Small skirted lures, drifted live baits or trolled slimy mackerel are all effective. Most of the marlin have been between 15-30kg and are an ideal sportfish on 10kg tackle. I troll two teasers: a Pakula Witchdoctor, and a bird teaser with trailing skirts and squids. The majority of the bites I get are on the lures positioned next to the teasers. I rig my lures with a pair of Gamakatsu 10/0 SL12 hooks as I find these fine sharp hooks have an excellent hook up rate on smaller marlin.

There have also been quite a few small wahoo about and, while they make mince meat out of expensive skirted lures, they are excellent eating. Most of the wahoo have been between 6-9kg.

January usually sees plenty of mackerel, wahoo and mahi mahi get involved with your lures intended for marlin, so most trips expect to go home with a feed and one or two bite offs by toothy critters.

Spanish and spotted mackerel should be good target species in January. Palm Beach Reef usually fires up and the crowds are a good indicator of whether the fish are biting or not. Mermaid Reef to the north is slightly less crowded and has plenty of fish as well. Anchoring and berleying with chopped pilchards is a good method. By fishing a floating pilchard on one rod and spinning metal lures on another, it is usually pretty easy to catch a few spotted mackerel and the odd Spaniard at this time of year. Small marlin also turn up on the mackerel reefs and can put up quite a spectacular display amongst all the anchored boats.

Out wide there should be a few blue marlin about for those who want to tangle with bigger fish, and there should be a few big mahi mahi as well.

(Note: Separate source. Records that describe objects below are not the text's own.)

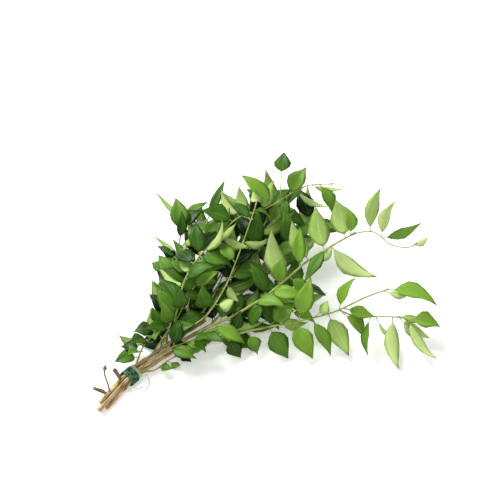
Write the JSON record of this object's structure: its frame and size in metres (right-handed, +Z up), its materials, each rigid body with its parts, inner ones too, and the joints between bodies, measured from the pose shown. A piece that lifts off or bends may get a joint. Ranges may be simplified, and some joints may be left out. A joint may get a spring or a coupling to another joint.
{
  "type": "curry leaf sprig bunch",
  "caption": "Tied bunch of fresh leafy curry leaf branches, lying down, with woody cut stems, a green band, string and pointed green leaves on thin twigs.",
  "frame": {"origin": "middle of the bounding box, on the surface that the bunch lies on", "axes": "+X from the cut ends side towards the tips, along the bunch's longest side; +Y towards the back leaves; +Z up"},
  "size_m": [0.3345, 0.2499, 0.1024],
  "materials": {
    "leaf": "semi-gloss upper face, matt paler underside",
    "green_twig": "smooth yellow-green young bark",
    "woody_stem": "tan bark with lengthwise ridges, pale cut ends",
    "dry_twig": "matt dry bark",
    "tie_band": "satin green tape",
    "tie_string": "twisted pale green-white twine"
  },
  "bodies": {
    "root": {"woody_stem_1": "woody_stem", "woody_stem_2": "woody_stem", "woody_stem_3": "woody_stem", "woody_stem_4": "woody_stem", "woody_stem_5": "woody_stem", "green_band": "tie_band", "string_turn_1": "tie_string", "string_turn_2": "tie_string", "string_knot": "tie_string", "string_tail_1": "tie_string", "string_tail_2": "tie_string", "dry_twig": "dry_twig", "dry_stub": "dry_twig", "dry_knob": "dry_twig", "lower_branch_leaf_1": "leaf", "lower_branch_leaf_2": "leaf", "lower_branch_leaf_3": "leaf", "lower_branch_leaf_4": "leaf", "lower_branch_leaf_5": "leaf", "lower_branch_leaf_6": "leaf", "lower_branch_leaf_7": "leaf", "lower_branch_leaf_8": "leaf", "lower_branch_leaf_9": "leaf", "lower_branch_leaf_10": "leaf", "lower_branch_leaf_11": "leaf", "lower_branch_leaf_12": "leaf", "lower_branch_leaf_13": "leaf", "lower_branch_leaf_14": "leaf", "lower_branch_leaf_15": "leaf", "lower_fork_leaf_1": "leaf", "lower_fork_leaf_2": "leaf", "lower_fork_leaf_3": "leaf", "lower_fork_leaf_4": "leaf", "lower_fork_leaf_5": "leaf", "lower_fork_leaf_6": "leaf", "lower_fork_leaf_7": "leaf", "lower_fork_leaf_8": "leaf", "lower_branch": "green_twig", "lower_fork": "green_twig", "upper_branch": "leaf", "tip_spray": "leaf", "arching_shoot": "leaf", "left_shoot": "leaf", "curling_shoot": "leaf", "front_shoot": "leaf", "inner_shoot_1": "leaf", "inner_shoot_2": "leaf", "inner_shoot_3": "leaf", "inner_shoot_4": "leaf", "inner_shoot_5": "leaf", "inner_shoot_6": "leaf", "inner_shoot_7": "leaf", "inner_shoot_8": "leaf", "back_shoot_1": "leaf", "back_shoot_2": "leaf", "small_shoot_1": "leaf", "small_shoot_2": "leaf", "small_shoot_3": "leaf", "small_shoot_4": "leaf"}
  },
  "joints": []
}
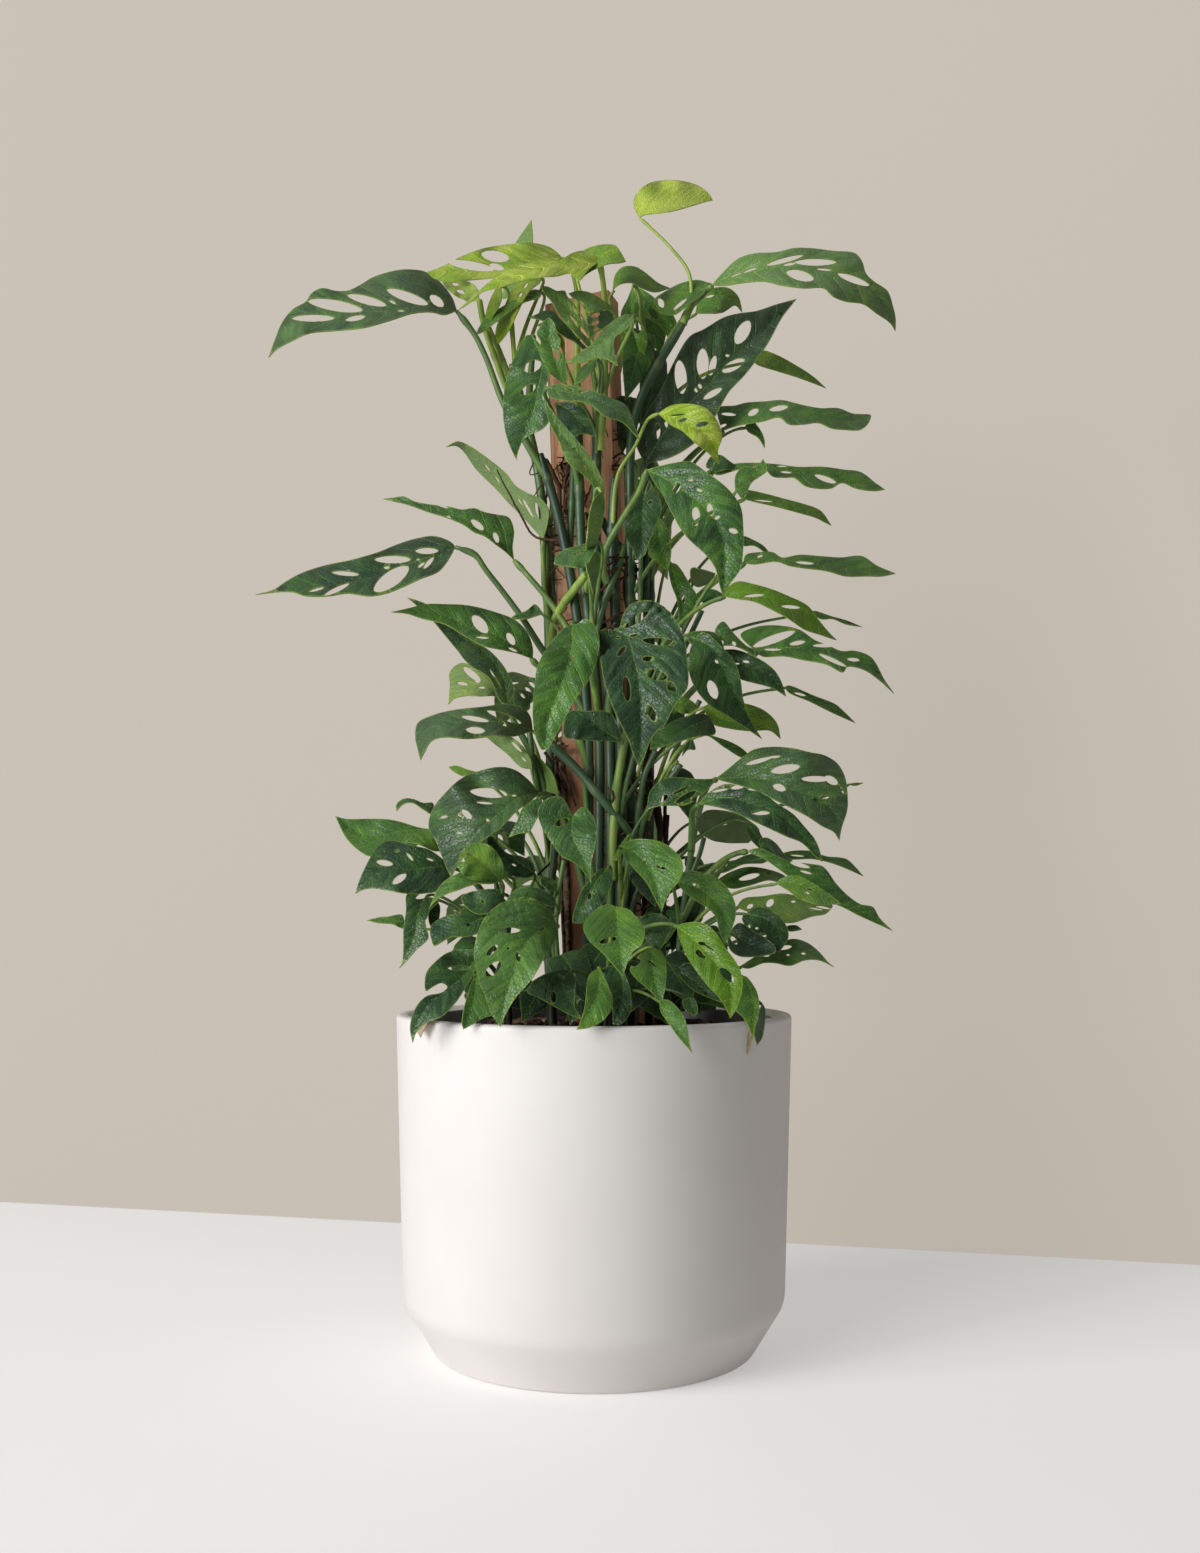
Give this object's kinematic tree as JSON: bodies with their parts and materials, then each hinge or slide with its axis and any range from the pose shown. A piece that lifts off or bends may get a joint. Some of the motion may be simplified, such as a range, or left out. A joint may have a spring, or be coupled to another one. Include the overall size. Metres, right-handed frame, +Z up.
{
  "type": "potted monstera adansonii on a wooden stake",
  "caption": "Climbing Swiss cheese plant with pierced leaves, trained up a sawn wooden stake in a nursery pot inside a round cover pot with a bevelled foot.",
  "frame": {"origin": "middle of the cover pot's foot, on the surface it stands on", "axes": "+Z up along the pot's axis, -Y towards the plant's front, +X to the right seen from the front"},
  "size_m": [0.4593, 0.3074, 0.8506],
  "materials": {
    "glaze": "matte white glaze",
    "nursery_plastic": "thin black moulded plastic",
    "soil": "damp potting mix with bark chips",
    "stake_wood": "rough sawn reddish softwood",
    "mature_leaf": "dark green leaf with a soft gloss",
    "new_leaf": "lime green young leaf with a soft gloss"
  },
  "bodies": {
    "root": {"glazed_pot": "glaze", "nursery_pot": "nursery_plastic", "soil": "soil", "stake": "stake_wood", "vine_left_front": "mature_leaf", "vine_left": "mature_leaf", "vine_left_new_leaf_1": "new_leaf", "vine_left_new_leaf_2": "new_leaf", "vine_left_back": "mature_leaf", "vine_low_left": "mature_leaf", "vine_centre_left": "mature_leaf", "vine_centre_left_new_leaf_1": "new_leaf", "vine_centre": "mature_leaf", "vine_centre_new_leaf_1": "new_leaf", "vine_centre_right": "mature_leaf", "vine_centre_right_new_leaf_1": "new_leaf", "vine_right_front": "mature_leaf", "vine_right_front_new_leaf_1": "new_leaf", "vine_right_front_new_leaf_2": "new_leaf", "vine_right": "mature_leaf", "vine_right_back": "mature_leaf", "vine_low_right": "mature_leaf", "vine_low_front": "mature_leaf", "vine_low_front_new_leaf_1": "new_leaf", "vine_back": "mature_leaf", "vine_back_new_leaf_1": "new_leaf"}
  },
  "joints": []
}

Overall, this year is looking like the best season for pelagic game fish off the Gold Coast for many years and January will see hundreds of marlin caught.

BROADWATER AND RIVERS

January can be a mad month for boat traffic and the best fishing is generally early in the morning or at dusk and into the night when all the lunatic fringe are safely asleep in bed. Target species include mangrove jack, trevally, estuary cod and whiting. While there will still be a few flathead about the numbers drop off markedly as the water warms up. January is an excellent month for crabbing.

There have already been a lot of mangrove jack caught this season around the canals and rock walls in the Nerang and Coomera rivers, and a lot of anglers have been out after them. Casting soft plastics, trolling hardbodies and live baiting have produced most of the fish, with a few bigger specimens caught on poppers at night.

The best time to fish is the run-out tide at dusk when a hot sticky day is just starting to cool down. At night the jacks tend to roam about more and will move away from cover.

Catching jacks takes dedication and practice. Years ago I’d spend four evenings a week chasing them when conditions are good and we caught a lot of fish. Each trip gives you information to use on the next trip, and it is the type of fishing that rewards practice and persistence.

Whiting should be active this month, with most of the best catches in the Nerang River coming at night. It has been a very dry season so far and, with the lack of fresh, a lot of the whiting are quite far upstream. Squirt worms, small soldier crabs and shrimp are all very effective baits. Quite a few big whiting over 40cm have been caught already this season, and the activity should improve this month.

Sand crabs will be throughout the Broadwater in January. Try to keep your pots in between 2-4m of water adjacent to weed beds and use whiting frames, mullet or flathead frames for sand crabs. Mud crabs will be up in the mangroves and creeks and uncooked chicken frames make excellent crab bait and resist small fish picking them out.

Overall, things are looking good for some excellent fishing on the Gold Coast. With plenty of small marlin migrating south this may be your best chance ever to catch your first billfish if you haven’t already. Safe boating and tight lines.